Senior engineering student Andrew McIntyre is assistant engineer of the project that he is working on with fellow team members Ariel Forret, Ryan DaCosta, Loana Vega, Roy Dyck, and Joe Gaylord. This team of students will be competing in NASA’s Lunabotics Mining Competition this year. The University has earned quite a reputable name in this competition, as University students have competed all five years that NASA has conducted the contest.

This competition tests the students’ mechanical and electrical engineering capabilities as it requires the students to build a robot that is capable of mining lunar dirt or “regolith” on the moon or Mars. This robot must also fit within a certain list of requirements such as size constraints, weight constraints, and technical communication limits. Once built by this team of students, the robot will then demonstrate its performance capability in a ten minute competition in which the robot must navigate through a field of obstacles, excavate dirt, and carry the dirt back through the field of obstacles to a depositing bin.

“The big push over the past couple of years has been to have your robots operate autonomously, which means that they’ll work by themselves,” said McIntyre. “So you’ll push a button, and your robot will figure out where it is on its own, and drive itself, dodging obstacles along the way. Then it’ll dig up the dirt on its own, and then drive back and dump [the dirt] on its own.”

This year’s team of engineers is more confident than ever, competing with the largest team of JBU students ever to participate in NASA’s Lunabotics Mining Competition, with four electrical engineers and two mechanical engineers working on the mining robot. This combination of both mechanical and electrical engineers has made the team optimistic that the robot will be able to operate autonomously as intended.

Senior electrical engineers Lucas Weaver and Seth White have been diligently working on their senior projects this year, as well. Weaver and White are working on a project sponsored by Texas Instruments. This company is seeking to bring more functionality to a small component of their processors called a micro-controller, a device found in most electronic devices. Texas Instruments has designed a micro-controller that provides the company a distinct advantage over their competitors. Unfortunately, since this micro-controller is not user-friendly, Weaver and White are seeking to make it easier for customers to use.

In order to demonstrate how user-friendly Weaver and White’s redesigned micro-controller will be, they will be building a 3-D printer, which repeatedly prints layers of plastic to form a three-dimensional object.
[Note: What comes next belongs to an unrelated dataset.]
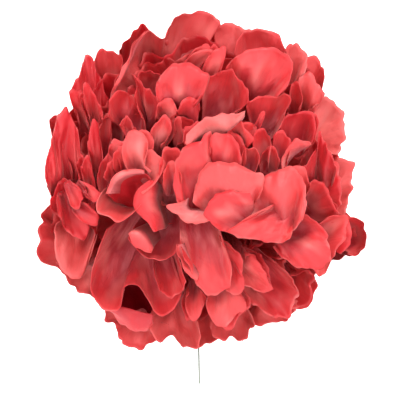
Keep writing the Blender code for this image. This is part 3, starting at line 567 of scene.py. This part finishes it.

Weaver said, “We aren’t actually doing the hardware part of the 3-D printer, but we’re working on the software part that tells the hardware what to do and how to move and lay the layers of plastic down.”

Both teams of student engineers are working diligently on their projects. However, much of the assembling and constructing is yet to come.

“A lot of the first semester is getting ideas, researching, brainstorming, and testing out possible solutions,” Weaver said. “It’s not any of the actual dirty work in the big design process; it’s the first couple of stages.”

The senior engineering students do not actually begin applying their research to the construction process until they get closer to the second semester of the school year. However, the end of the spring semester may prove to be a time-crunch for many of the senior engineers as they approach their senior design deadlines.

“April has the reputation for being the month that none of the seniors leave the building. They’re just in there all the time!” McIntyre said.

Weaver agreed and added, “Pray for us!”